Saturday, 3 July 2021

Home On The Strange: Weird Riders

 A lot of the time, I'm making models for a specific army project: at the moment, Chaos and Tau. But every so often, it's a matter of looking at the bits boxes and thinking "What would be fun to make now?"

This was definitely one of those moments. I'd had some steeds of Slaanesh knocking around for a while, and, while I like the models, I'm less keen on the daemonettes that ride them. So, I decided to use the steeds as the riding-beasts of some other models, in some kind of weird science-fiction way.

The first step was to carefully de-boob the steeds. I cut their tongues off too: too many Warhammer monsters have their tongues out. Otherwise, they were put together as usual.

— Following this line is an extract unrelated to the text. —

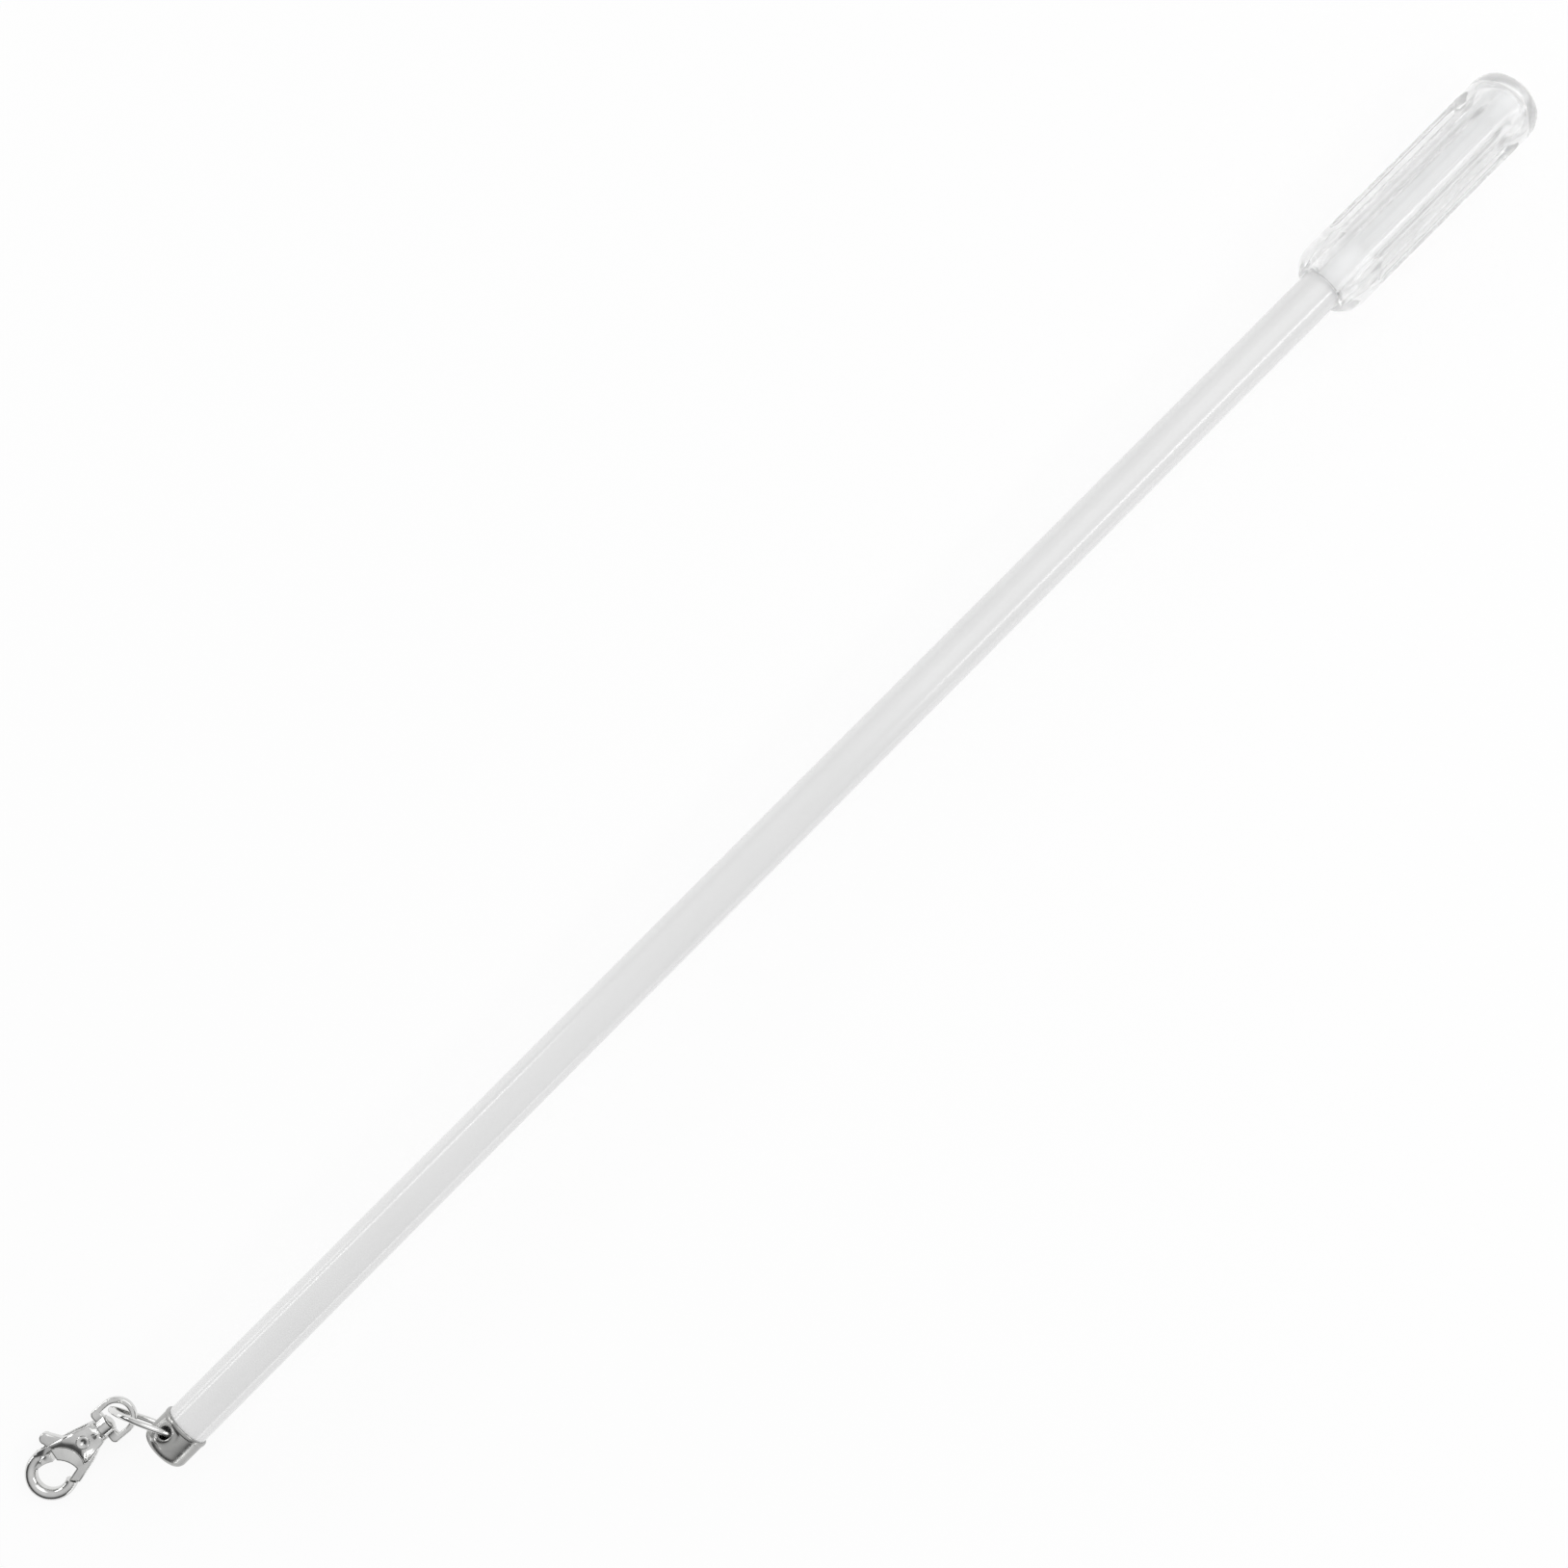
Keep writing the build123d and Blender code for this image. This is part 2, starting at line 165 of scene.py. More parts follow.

I made two riders. The first had the legs of an eldar guardian (not much else would fit around the steed's body!) and the upper body of a long-trashed Mordheim soldier. The arms came from a Skitarri ranger (I really wanted the ornate scrollwork on the gun), and the head was from an old Warlord Games Russian soldier. 




The second rider would be a robot, slightly like IG-11 from The Mandalorian TV show. His lower body came from Necron parts: specifically, the broken necrons on the Ghost Ark. I got them ages ago in a sale of other bits, and at last I've found a use for them!




His upper body was all kinds of stuff. The arms came from an Imperial Guard stormtrooper and an old Eldar; the head was some sort of Tau device, and I've no idea what the chest and backpack were. With the help of a wheel from a 10mm tank, they looked reasonable, as if he'd been in a few fights and done a few repairs to himself.





The paint scheme was very much inspired by the pictures of Moebius, who I've mentioned before (HERE). I used bright orange and red contrast paint on the steeds to distance them from the usual pink and purple of Slaanesh, and used blue, white and purple normal paint on the riders, along with some fading. They're weird, but I like them!